I watched him make his way back to the forest, “He says he’s sensitive to dust?”
“And there’s your clue,” I smiled, watching a relieved smile grow on the boy’s face. He still wasn’t sure what the dust referred to, but he was happy to be on the right track.
A few days passed without seeing him again. But then, unexpectedly, he ran up to me with a big grin on his face.
“I did it!” he said, showing me the screen of his Game Boy, “I got the Tail Key!”
“Good job! I knew you could figure it out!”
“Yeah!” he nods, “But now I’m stuck again.”
I chuckled, “Oh? Have you tried talking to everyone?”
“Can you talk to the monsters?”
“Um… not really.”
“Then yes,” he said as he progressed the game to the screen he wanted me to see, “I can’t get past this door. I beat all the monsters, which usually opens the door, but it’s still closed.”
“Ah, well, remember what I said about the characters? The same thing applies to the game environment.”
Without saying anything, he looked down at his screen, trying to see what I meant.

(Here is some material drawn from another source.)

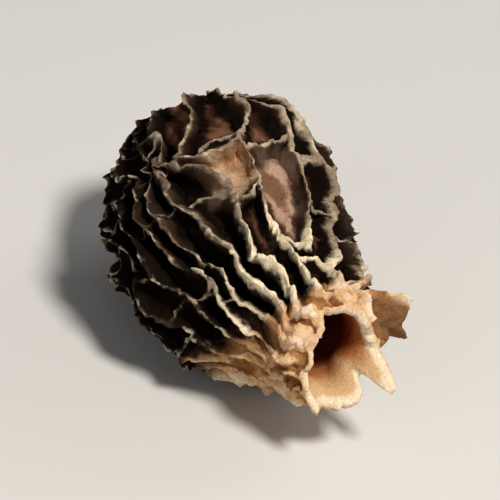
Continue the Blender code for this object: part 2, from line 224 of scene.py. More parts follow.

I knew exactly how his screen looked, so I continue, “See the pattern on the floor that isn’t anywhere else? And how the other blocks are arranged? It’s not a random flourish, there’s a purpose to it all.”
He purposefully and methodically worked the controls until the unmistakable unlock chime floated into our ears, coaxing a grin from both of us.
The next time I saw the young boy, he was a little less celebratory. In fact, he almost looked sheepish as he looked up at me. “I’m stuck again,” he admitted.
“It’s all right,” I encouraged, “Have you played a game like this before?”
He shook his head, “Tetris and Paperboy, but this is kinda challenging.”
“Compared to those, it is a different sort of game, yes. So where are you stuck?”
“I got to the Bottle Grotto, but as soon as I walk into the dungeon, I’m in a room where all the doors close, and I’m in the dark.”
“Ah right, this one is more obvious than it seems—“
“I tried killing the spinny thing,” he quickly added, “and trying to find the fire stick that the manual talks about to maybe light the torches. But… I think I may have a solution anyway.” His voice grew quiet and more guarded.
He nodded, sitting closer to me so that I could watch the screen as he played, “If I walk into a room and then immediately hit Select to go to the map,” I watched, my heart beating a little faster, my stomach becoming unsettled, “then return to the game, I get teleported to the other side of the room!” His exclamation was muted, knowing full well that he was exploiting a bug in the game.
Link was sitting unnaturally on the top of the wall opposite to the entrance. Tapping forward on the d-pad caused Link to fall forward into a room that shouldn’t exist – a room with four walls, no doors, no enemies – nothing at all.
“If I could find a way to teleport to one of the walls that has a door to a real room, I’d be all set!”
“How did you find out about this?” I tried to sound serious but not disappointed, even though I was.
“It was on a TV show,” any pride he may have had from showing off this trick was now gone, “Someone was stuck and called the show for help.”
“Wow,” I shook my head a bit, “You shouldn’t cheat. Trust me on this – it causes more harm than good.”
“But I’m frustrated! Every time I solve something, I get stuck again right away with another puzzle!”
“You’re just not used to this sort of game,” I smiled. “If you keep using that cheat, you’ll break the game’s carefully scripted flow – and ultimately break your ability to finish the game. You want to finish the game don’t you?”
He nodded slowly.
“I know you don’t have much experience with games like this, but you can’t get that experience unless you play them like they’re supposed to be played. And as you explore more games – which you will – these little tricks and hints become second nature.”
“But it takes so long…”
“Sometimes. But it gets easier as you progress, as you learn. And you will,” I reassured him, smiling confidently even though he looked doubtful. “You’ll learn.”